I want to know, where has atomix been used until now and also if there could be a diagrammatic representation of its architecture as an example for how replication is managed, network partition is handled, etc. it would be very helpful.
Jordan Halterman
@kuujo
Feb 09 2017 08:01

Copycat and Atomix are used in various projects. I don't really keep track of them all :-P but ONOS is the one we're talking about above.

I'm not sure you've read all the documentation :-) Atomix is built on an implementation of the Raft consensus protocol, Copycat. See the Raft website for an interactive demonstration of how Raft works: https://raft.github.io

It's a CP system. The cluster elects a leader and replicates to followers. Atomix resources are state machines Copycat implements all of the Raft protocol and extends it to support concurrent operations, larger clusters, and fault tolerant cluster-client notifications for more efficient locking and what not.

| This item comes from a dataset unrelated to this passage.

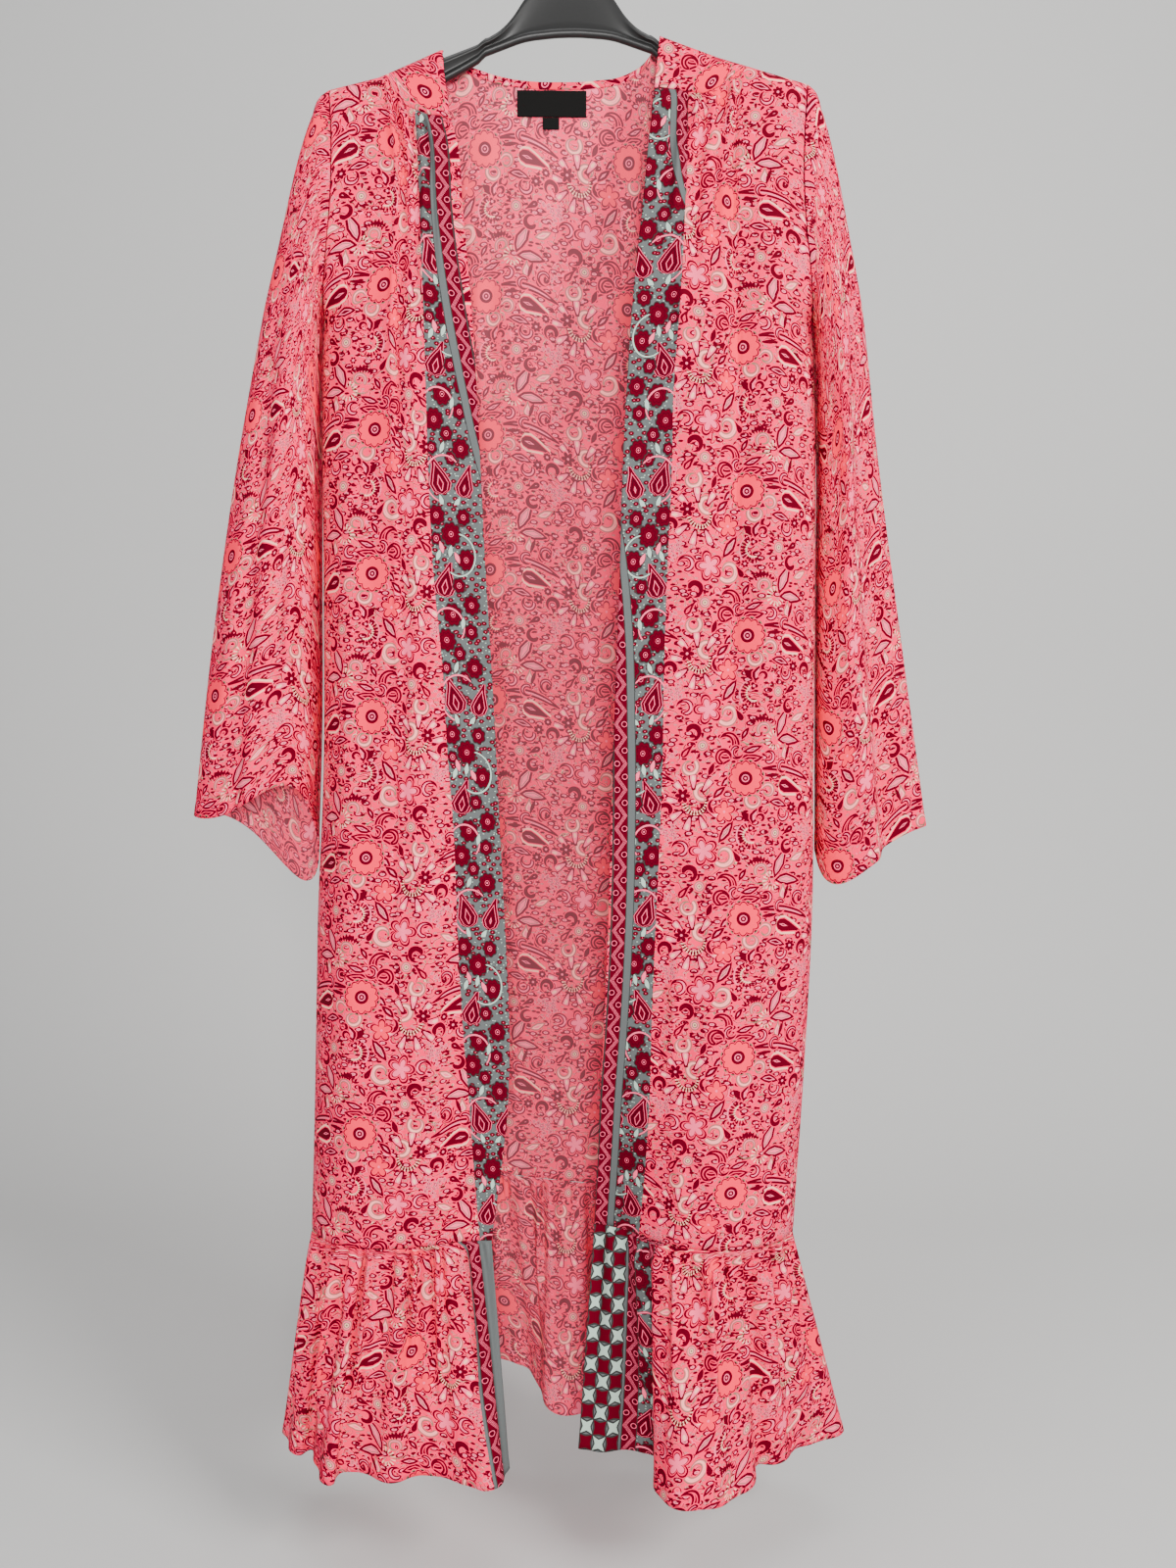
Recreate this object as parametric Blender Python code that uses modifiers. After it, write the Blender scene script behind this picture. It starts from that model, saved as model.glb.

There is extensive documentation of the algorithms inside Copycat on the website (under the architecture section):
http://atomix.io/copycat/docs/

How a network partition is handled depends on where it is. If the leader's on the majority side of a partition, nothing special happens. If it's not, a new leader on the majority side will be elected and the old leader will detect the partition and step down.
Most importantly, Atomix is designed for consistency over performance. It's specifically designed for efficient and safe distributed locking, leader election, and management of mission critical state. It can be scaled by just sharding the cluster, but that won't become a built in feature until the next version.
Shalakha Sidmul
@shalakhansidmul
Feb 09 2017 08:54
Thank you for the reply :)
I have read the documentation for atomix, really :) I have a WebApplication which is used for migration and integration of data. I am looking into ways of making it highly available and also improving its performance in a cluster environment. I was comparing HazelCast and Atomix for distributed data management. I needed an example for a clear understanding, maybe something like a component diagram of a real world application which has used atomix in its distributed system.
Roman Pearah
@neverfox
Feb 09 2017 14:59
@shalakhansidmul "highly available and also improving its performance" In CAP theorem terms, it sounds like you might be looking for something that emphasizes the A, so Atomix might not be appropriate. I'm not sure enough about what you mean by distributed data management though to recommend anything specific.
Jordan Halterman
@kuujo
Feb 09 2017 16:51

Right. There will always be limitations of Atomix/Raft when compared to Hazelcast simply because they're two different consistency models. In general, Hazelcast allows for sections of the data to be updated concurrently. Additionally, Hazelcast is purely in memory while Atomix writes data to disk and aims to guarantee the integrity of the data under any failure. It's technically feasible to do both of these things in Atomix. ONOS uses a sharded Atomix cluster with 2PC for cross-shard operations. Atomix also supports an in-memory transaction log. Sharding is great but is not necessarily easy to do right. I would recommend the in-memory transaction log only for testing. It's not a very efficient way to build a totally in-memory database.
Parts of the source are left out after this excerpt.